Please set down exactly the lines of the listing below from the line containing "# ---- Strap" through the line containing "if empty is", both lines included, leaving out all other lines.

==== RECORDS ====

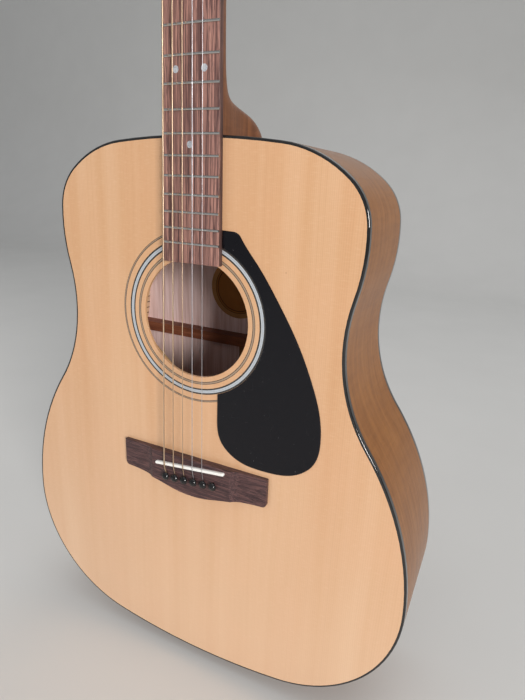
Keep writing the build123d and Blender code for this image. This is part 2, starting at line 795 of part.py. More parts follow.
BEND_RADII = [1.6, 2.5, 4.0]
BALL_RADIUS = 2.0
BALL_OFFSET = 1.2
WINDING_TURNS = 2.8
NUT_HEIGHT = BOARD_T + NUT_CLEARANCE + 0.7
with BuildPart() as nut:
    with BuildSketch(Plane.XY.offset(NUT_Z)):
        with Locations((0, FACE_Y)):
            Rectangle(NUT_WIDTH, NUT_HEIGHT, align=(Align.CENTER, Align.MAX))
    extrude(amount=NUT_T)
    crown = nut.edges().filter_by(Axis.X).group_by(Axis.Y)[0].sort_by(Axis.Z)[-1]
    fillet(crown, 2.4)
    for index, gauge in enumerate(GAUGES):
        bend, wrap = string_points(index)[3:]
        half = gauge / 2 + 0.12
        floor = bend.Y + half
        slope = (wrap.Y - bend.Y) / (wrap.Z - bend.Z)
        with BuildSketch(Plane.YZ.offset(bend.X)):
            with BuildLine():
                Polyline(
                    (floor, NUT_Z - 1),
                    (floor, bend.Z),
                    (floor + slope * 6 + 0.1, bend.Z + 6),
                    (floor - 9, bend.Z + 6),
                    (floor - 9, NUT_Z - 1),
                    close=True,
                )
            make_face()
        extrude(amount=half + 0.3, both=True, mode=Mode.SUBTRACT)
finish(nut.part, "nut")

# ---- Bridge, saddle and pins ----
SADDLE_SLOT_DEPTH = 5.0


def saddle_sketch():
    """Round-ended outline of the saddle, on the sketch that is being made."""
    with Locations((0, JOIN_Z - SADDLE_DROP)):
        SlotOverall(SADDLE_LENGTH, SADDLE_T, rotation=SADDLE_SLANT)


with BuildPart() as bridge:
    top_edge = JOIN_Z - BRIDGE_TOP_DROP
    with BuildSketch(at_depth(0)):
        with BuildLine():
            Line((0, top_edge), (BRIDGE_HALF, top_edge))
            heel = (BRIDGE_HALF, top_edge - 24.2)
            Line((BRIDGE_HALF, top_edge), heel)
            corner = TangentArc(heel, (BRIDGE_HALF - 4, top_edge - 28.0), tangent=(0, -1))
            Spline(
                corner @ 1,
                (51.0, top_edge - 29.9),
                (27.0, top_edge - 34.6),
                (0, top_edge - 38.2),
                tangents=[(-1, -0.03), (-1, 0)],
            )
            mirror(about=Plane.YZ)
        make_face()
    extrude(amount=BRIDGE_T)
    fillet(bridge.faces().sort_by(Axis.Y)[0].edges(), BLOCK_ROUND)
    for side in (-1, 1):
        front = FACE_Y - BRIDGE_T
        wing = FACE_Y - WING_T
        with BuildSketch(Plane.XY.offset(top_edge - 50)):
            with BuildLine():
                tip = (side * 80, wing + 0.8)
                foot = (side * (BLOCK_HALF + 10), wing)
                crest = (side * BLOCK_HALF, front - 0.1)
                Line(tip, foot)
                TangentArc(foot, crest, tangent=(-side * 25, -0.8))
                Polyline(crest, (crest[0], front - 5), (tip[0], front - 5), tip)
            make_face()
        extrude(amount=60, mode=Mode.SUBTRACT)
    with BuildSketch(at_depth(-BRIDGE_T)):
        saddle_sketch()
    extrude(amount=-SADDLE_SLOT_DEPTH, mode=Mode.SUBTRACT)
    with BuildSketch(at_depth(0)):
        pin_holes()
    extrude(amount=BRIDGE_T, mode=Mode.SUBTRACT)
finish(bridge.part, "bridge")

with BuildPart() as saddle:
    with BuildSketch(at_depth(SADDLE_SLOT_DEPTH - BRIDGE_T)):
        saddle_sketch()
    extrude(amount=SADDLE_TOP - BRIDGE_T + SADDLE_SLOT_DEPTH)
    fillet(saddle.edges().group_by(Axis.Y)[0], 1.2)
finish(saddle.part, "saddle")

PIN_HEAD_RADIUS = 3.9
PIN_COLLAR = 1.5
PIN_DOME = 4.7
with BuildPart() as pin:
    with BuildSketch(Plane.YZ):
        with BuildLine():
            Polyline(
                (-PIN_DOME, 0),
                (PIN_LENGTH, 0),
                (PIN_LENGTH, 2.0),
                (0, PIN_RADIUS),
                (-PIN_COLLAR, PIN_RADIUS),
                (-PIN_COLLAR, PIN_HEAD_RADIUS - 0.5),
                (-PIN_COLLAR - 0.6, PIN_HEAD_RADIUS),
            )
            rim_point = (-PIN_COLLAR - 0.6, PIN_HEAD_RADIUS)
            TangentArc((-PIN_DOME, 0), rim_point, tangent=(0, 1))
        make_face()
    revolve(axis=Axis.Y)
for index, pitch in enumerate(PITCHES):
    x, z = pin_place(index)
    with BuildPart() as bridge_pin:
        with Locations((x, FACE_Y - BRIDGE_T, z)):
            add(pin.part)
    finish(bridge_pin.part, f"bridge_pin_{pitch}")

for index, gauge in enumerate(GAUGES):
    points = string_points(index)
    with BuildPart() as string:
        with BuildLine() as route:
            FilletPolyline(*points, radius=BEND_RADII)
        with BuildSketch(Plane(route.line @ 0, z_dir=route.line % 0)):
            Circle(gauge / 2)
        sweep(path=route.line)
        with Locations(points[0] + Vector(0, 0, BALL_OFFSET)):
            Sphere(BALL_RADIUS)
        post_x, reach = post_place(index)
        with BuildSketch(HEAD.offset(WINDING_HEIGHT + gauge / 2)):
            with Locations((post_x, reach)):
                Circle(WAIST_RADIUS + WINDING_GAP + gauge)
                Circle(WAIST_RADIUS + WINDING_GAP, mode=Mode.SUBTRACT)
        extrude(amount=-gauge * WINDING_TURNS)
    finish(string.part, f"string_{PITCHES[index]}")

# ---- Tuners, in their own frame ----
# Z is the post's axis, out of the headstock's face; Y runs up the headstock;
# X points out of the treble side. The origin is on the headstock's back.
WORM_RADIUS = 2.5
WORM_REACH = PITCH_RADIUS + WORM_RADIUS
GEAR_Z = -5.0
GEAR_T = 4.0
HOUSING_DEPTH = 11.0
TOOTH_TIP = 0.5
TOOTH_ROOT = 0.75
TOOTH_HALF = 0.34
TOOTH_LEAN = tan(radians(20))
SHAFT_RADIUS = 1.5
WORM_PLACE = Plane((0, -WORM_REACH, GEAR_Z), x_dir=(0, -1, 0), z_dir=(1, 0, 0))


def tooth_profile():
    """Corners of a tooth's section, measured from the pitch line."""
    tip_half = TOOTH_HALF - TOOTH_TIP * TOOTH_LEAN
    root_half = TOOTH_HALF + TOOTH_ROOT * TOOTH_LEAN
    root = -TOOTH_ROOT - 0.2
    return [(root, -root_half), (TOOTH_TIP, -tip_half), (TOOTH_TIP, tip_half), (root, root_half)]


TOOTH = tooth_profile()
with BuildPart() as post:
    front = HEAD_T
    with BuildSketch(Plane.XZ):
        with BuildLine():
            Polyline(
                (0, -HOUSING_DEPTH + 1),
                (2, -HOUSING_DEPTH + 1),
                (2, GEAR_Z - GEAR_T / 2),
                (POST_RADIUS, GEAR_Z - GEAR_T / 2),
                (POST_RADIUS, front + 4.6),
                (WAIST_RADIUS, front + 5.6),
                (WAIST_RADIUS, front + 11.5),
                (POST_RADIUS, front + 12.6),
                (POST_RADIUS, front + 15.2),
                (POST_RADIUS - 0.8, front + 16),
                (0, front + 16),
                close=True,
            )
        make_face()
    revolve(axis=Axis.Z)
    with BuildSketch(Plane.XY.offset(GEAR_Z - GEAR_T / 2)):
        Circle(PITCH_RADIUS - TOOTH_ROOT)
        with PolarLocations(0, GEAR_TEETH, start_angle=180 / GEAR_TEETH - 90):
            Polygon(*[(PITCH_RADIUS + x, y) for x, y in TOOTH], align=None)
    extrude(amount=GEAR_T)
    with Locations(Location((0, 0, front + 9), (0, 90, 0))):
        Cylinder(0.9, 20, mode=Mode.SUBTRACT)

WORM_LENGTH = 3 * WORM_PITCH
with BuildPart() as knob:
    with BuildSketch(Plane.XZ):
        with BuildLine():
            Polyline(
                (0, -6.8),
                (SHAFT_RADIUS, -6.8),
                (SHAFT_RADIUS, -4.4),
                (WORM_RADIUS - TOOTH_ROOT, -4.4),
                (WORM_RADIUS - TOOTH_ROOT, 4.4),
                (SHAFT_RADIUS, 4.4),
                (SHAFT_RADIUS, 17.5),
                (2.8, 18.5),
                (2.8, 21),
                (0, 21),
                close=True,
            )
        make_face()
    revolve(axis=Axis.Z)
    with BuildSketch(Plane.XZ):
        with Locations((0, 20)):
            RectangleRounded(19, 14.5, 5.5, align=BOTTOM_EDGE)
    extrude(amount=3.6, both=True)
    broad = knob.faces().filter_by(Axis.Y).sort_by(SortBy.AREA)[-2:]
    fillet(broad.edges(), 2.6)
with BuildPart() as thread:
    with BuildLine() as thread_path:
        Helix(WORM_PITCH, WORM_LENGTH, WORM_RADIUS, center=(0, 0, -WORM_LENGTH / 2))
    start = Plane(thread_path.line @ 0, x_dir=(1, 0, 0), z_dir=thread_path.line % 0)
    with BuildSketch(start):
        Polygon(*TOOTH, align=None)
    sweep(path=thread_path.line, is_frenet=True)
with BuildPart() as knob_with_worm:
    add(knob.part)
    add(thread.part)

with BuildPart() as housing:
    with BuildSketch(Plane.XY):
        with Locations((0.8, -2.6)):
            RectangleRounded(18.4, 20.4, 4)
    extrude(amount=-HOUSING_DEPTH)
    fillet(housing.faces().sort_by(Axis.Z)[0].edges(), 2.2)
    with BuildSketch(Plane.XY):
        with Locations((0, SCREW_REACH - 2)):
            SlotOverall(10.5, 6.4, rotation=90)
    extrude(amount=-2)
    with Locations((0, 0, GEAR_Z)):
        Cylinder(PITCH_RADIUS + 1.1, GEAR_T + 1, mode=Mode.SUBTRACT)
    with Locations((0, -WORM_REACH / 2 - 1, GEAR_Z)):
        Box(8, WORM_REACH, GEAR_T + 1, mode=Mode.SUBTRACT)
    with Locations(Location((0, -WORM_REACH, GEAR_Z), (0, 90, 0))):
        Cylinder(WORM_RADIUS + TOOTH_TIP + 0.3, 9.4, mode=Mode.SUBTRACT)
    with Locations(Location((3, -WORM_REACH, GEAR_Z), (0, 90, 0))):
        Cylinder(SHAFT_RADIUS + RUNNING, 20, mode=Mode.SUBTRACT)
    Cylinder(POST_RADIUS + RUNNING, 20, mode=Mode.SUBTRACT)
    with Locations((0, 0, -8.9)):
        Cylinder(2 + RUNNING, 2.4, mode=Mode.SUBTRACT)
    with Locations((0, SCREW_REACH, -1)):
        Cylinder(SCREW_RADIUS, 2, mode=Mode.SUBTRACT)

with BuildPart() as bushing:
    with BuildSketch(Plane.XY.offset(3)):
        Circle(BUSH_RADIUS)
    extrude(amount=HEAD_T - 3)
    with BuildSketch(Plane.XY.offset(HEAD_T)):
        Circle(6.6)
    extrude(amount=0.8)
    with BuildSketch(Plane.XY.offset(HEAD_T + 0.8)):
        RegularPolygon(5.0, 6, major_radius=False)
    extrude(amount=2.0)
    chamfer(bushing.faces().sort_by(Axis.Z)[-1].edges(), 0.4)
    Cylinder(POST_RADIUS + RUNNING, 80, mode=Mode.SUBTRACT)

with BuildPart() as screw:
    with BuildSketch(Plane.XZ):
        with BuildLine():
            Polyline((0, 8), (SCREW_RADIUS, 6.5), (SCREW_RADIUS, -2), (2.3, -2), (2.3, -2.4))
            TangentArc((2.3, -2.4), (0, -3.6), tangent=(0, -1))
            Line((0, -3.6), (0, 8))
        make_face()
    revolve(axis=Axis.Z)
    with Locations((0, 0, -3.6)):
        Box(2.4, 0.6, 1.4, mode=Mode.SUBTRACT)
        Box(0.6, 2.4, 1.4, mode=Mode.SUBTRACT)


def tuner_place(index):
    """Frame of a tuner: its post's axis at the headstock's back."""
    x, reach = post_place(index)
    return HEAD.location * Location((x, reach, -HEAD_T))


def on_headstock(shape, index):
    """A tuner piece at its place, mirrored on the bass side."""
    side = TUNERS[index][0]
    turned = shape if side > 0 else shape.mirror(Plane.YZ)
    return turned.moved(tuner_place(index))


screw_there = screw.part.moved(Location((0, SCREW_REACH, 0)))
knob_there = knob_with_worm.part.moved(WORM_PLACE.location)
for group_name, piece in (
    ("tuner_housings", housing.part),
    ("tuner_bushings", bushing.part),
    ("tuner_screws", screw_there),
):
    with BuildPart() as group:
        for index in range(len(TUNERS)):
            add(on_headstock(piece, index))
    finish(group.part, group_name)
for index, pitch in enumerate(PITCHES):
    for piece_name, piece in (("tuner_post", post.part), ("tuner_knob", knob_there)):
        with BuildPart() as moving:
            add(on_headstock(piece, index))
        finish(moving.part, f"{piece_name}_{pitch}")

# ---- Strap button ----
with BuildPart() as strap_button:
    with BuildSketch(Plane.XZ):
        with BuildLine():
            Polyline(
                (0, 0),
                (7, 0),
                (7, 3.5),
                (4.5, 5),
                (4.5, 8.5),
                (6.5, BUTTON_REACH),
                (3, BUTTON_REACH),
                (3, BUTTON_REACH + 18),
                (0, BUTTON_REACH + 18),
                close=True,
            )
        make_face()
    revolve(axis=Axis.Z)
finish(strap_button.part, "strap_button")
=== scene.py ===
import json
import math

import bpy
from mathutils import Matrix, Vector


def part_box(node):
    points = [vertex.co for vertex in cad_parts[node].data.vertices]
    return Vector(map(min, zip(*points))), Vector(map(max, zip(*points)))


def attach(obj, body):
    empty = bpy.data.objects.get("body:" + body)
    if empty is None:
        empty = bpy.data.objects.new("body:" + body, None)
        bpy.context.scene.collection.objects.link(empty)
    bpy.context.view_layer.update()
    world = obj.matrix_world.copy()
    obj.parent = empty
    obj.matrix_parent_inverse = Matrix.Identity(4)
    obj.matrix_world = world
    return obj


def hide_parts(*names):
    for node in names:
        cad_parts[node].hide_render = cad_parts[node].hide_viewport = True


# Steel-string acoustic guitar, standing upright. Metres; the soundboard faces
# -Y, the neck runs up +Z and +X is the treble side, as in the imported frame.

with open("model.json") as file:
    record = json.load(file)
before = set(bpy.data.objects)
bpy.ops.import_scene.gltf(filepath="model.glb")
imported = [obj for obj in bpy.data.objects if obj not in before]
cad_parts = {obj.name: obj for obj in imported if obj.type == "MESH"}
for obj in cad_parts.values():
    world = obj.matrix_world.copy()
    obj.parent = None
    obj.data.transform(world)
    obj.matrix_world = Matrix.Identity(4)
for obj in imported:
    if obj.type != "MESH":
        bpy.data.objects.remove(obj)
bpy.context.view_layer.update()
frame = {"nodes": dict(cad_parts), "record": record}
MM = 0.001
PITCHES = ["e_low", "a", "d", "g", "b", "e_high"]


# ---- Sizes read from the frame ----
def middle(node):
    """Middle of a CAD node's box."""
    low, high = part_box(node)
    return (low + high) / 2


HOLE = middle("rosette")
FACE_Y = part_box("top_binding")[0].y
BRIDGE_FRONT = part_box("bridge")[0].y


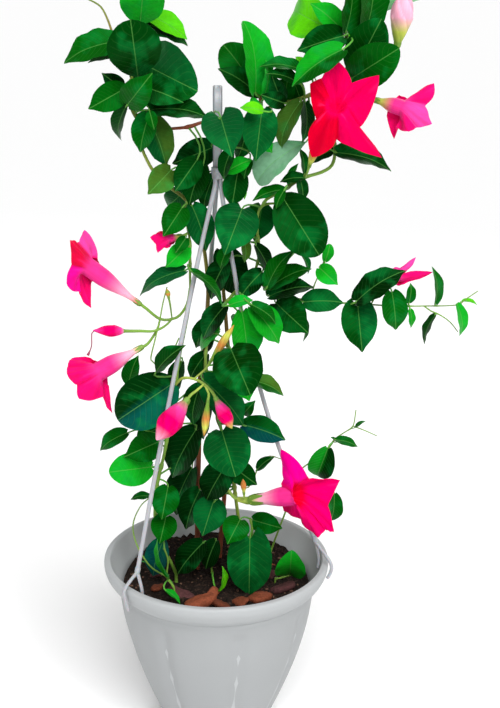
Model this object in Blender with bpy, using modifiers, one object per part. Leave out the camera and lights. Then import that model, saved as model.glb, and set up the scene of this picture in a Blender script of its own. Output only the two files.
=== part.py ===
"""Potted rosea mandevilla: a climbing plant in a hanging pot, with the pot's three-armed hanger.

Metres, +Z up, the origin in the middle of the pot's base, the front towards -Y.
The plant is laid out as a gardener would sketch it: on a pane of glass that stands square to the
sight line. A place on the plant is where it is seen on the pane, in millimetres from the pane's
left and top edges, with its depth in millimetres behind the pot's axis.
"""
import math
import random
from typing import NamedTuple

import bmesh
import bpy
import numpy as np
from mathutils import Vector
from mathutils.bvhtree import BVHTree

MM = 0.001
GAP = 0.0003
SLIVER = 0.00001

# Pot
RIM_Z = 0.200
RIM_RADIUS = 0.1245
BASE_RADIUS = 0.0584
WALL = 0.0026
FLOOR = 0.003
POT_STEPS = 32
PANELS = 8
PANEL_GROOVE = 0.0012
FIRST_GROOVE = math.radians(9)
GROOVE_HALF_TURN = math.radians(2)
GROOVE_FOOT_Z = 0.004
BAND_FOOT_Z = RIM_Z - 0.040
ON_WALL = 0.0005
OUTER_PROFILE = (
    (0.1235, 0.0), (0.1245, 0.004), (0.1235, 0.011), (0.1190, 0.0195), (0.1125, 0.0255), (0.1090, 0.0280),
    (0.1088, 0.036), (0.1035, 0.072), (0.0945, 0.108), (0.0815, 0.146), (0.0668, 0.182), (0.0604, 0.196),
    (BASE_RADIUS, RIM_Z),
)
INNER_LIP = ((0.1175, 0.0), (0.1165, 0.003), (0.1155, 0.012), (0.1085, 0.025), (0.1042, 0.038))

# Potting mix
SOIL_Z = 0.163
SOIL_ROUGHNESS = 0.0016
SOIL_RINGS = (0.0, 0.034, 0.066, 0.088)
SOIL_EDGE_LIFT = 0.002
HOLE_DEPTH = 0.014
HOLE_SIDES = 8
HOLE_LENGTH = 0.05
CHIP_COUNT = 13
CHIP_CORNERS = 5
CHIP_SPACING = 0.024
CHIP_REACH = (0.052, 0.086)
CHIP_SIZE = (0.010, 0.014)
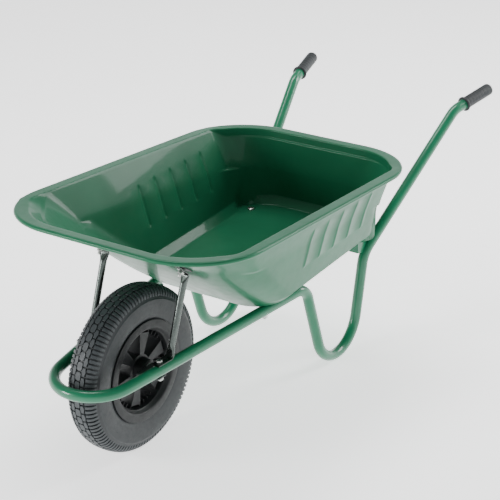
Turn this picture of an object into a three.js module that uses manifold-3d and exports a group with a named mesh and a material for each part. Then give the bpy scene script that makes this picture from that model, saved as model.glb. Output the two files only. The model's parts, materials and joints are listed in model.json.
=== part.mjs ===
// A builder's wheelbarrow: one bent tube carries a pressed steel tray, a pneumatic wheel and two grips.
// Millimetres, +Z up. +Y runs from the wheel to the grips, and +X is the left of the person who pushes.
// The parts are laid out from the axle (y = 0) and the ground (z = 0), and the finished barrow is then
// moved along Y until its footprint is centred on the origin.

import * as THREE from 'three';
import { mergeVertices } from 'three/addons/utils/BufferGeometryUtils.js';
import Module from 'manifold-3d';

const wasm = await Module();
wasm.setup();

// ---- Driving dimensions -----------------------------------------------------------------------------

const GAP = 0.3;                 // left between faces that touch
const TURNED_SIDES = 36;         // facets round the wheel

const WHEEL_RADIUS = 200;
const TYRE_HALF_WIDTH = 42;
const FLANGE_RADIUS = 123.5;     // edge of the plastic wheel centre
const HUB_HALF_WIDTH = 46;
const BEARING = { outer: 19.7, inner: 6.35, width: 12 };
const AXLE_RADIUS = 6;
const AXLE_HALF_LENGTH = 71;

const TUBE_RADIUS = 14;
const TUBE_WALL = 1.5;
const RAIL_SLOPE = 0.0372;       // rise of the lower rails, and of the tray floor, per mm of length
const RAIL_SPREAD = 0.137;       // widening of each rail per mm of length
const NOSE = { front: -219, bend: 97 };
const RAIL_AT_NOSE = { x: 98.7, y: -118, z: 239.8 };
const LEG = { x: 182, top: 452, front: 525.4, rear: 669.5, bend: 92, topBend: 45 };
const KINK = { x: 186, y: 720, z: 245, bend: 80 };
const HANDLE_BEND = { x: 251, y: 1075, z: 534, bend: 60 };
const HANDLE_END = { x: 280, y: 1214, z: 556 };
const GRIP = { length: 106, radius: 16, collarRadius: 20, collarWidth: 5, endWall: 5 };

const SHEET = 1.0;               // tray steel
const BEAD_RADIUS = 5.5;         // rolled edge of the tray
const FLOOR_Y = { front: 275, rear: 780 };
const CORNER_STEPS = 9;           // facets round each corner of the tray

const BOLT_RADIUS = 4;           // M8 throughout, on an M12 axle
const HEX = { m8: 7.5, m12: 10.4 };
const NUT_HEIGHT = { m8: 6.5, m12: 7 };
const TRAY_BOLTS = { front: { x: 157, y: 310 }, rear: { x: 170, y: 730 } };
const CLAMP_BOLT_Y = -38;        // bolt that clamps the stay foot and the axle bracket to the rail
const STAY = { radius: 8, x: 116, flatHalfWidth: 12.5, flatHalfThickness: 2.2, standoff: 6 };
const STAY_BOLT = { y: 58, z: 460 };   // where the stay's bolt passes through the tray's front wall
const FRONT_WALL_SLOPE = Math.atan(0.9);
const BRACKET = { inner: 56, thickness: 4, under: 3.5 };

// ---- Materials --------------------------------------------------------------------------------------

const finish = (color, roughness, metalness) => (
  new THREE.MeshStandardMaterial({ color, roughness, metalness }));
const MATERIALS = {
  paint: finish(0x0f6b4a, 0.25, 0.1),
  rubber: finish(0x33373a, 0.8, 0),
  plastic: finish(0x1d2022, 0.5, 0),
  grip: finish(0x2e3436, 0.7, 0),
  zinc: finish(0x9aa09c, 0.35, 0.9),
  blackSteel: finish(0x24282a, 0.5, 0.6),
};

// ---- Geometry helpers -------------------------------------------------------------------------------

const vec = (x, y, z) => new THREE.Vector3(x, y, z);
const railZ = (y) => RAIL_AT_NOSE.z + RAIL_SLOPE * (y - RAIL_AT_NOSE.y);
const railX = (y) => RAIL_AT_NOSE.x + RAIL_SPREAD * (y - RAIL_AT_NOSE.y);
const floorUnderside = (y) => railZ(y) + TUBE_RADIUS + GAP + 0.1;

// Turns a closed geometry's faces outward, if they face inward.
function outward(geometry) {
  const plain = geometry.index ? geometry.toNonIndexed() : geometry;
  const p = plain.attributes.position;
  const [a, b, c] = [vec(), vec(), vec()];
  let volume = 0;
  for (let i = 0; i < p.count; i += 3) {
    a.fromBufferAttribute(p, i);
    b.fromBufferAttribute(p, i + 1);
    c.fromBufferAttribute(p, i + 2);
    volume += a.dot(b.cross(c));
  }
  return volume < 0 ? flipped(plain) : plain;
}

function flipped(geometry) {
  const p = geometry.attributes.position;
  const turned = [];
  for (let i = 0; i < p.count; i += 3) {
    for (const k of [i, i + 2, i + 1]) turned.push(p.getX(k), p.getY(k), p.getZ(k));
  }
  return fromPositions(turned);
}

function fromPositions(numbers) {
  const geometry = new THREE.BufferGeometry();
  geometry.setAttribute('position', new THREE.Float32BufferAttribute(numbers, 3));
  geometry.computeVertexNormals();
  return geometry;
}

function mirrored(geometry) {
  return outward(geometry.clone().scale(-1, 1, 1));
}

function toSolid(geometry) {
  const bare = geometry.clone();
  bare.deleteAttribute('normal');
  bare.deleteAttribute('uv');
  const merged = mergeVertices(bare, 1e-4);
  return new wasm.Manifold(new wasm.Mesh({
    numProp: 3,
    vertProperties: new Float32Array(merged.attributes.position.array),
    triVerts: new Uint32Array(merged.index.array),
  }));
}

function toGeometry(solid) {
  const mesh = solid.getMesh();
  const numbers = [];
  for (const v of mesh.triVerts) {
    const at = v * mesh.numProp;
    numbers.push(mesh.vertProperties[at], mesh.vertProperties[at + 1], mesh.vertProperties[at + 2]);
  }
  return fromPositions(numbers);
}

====

> **EXERCISE ANSWER**
# ---- Strap button ----
with BuildPart() as strap_button:
    with BuildSketch(Plane.XZ):
        with BuildLine():
            Polyline(
                (0, 0),
                (7, 0),
                (7, 3.5),
                (4.5, 5),
                (4.5, 8.5),
                (6.5, BUTTON_REACH),
                (3, BUTTON_REACH),
                (3, BUTTON_REACH + 18),
                (0, BUTTON_REACH + 18),
                close=True,
            )
        make_face()
    revolve(axis=Axis.Z)
finish(strap_button.part, "strap_button")
=== scene.py ===
import json
import math

import bpy
from mathutils import Matrix, Vector


def part_box(node):
    points = [vertex.co for vertex in cad_parts[node].data.vertices]
    return Vector(map(min, zip(*points))), Vector(map(max, zip(*points)))


def attach(obj, body):
    empty = bpy.data.objects.get("body:" + body)
    if empty is None:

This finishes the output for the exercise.